There are numerous other fatal flaws with the happy story that 76 million Boomers can retire on full pensions and live off their home equity and stock portfolios. Here are a few of many:
4. Pension funds based on annual returns of 7.5% will be unable to fund the promised pensions when annual returns decline to negative 5%. As John Hussman has explained, every asset bubble in effect siphons off all the future return: when the bubble finally pops, average annual returns are subpar or negative for years.
5. The ultimate buyer of all Boomer assets is presumed to be the Federal Reserve.I explain why this isn’t going to happen in The Fed’s Hobson’s Choice: End QE and Zero-Interest Rates or Destabilize the Dollar and the Treasury Market (June 24, 2014).
6. It’s presumed the Federal government can borrow as many trillions of dollars as it needs to fund retirement and social benefits as far as the eye can see. Please see the article linked above to understand why limits on the Fed’s money printing and buying of governemnt bonds imposes limits on Federal borrowing.
To quote Jackson Browne: Don’t think it won’t happen just because it hasn’t happened yet.
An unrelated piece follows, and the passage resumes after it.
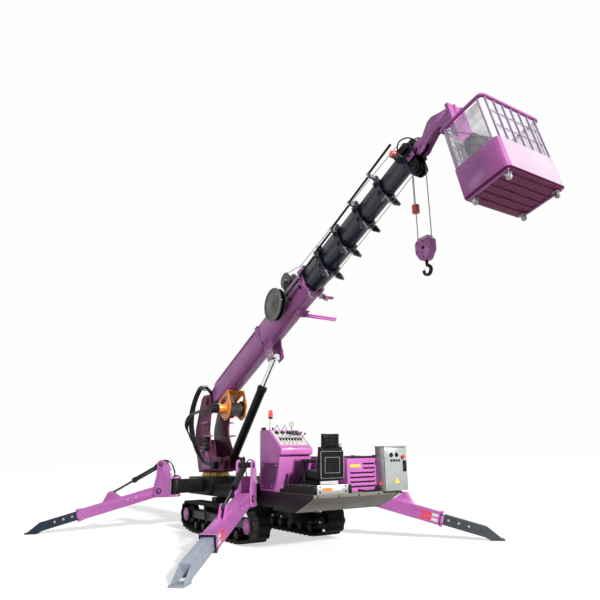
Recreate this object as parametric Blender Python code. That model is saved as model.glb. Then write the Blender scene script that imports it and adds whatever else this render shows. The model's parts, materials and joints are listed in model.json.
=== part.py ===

7. Boomers are staying productive longer and keeping their jobs longer. The reasons for this are many, but one consequence is a dearth of opportunities for Gen-Y job seekers. As full-time employment stagnates or even declines, it’s a zero-sum game for the generations: every job a Boomer holds onto is one a Gen-Y applicant can’t get.
A 12-hour a week low-pay part-time job will not support a wage earner or fund a retiree.
8. A Boomer who bought his home for $50,000 decades ago can live very well on $75,000 a year; it’s a different story for Gen-Y. The Boomer has a low mortgage payment (presuming he didn’t extract all the equity in the go-go years) and low property taxes in states with Prop-13-type limits. The Boomer who hits 65 has relatively modest medical expenses as Medicare does all the heavy lifting.
Low housing and medical expenses leave Boomers with relatively ample discretionary income. The Gen-Y wage earner who takes the same $75,000 a year job is not so fortunate. The Gen-Y wage earner is offered the Boomer’s $50,000 home for $550,000, and crushing property taxes to go with the gargantuan mortgage.
The Gen-Y wage earner typically still has often-monumental student loan debt to pay off, and much higher healthcare expenses as companies offload rising Sickcare costs onto employees. Higher Social Security and Medicare taxes hit Gen-Y square in the financial solar plexus, while retiring Baby Boomers escape these taxes altogether unless they’re still working.
The point is an income that offers a Boomer a middle class lifestyle does not offer a corresponding discretionary income to Gen-Yers. The entire pyramid of well-funded retirement is based on a generational continuation of massive borrowing and discretionary spending.
If that doesn’t happen for structural reasons, the pyramid of well-funded retirement collapses under its own weight.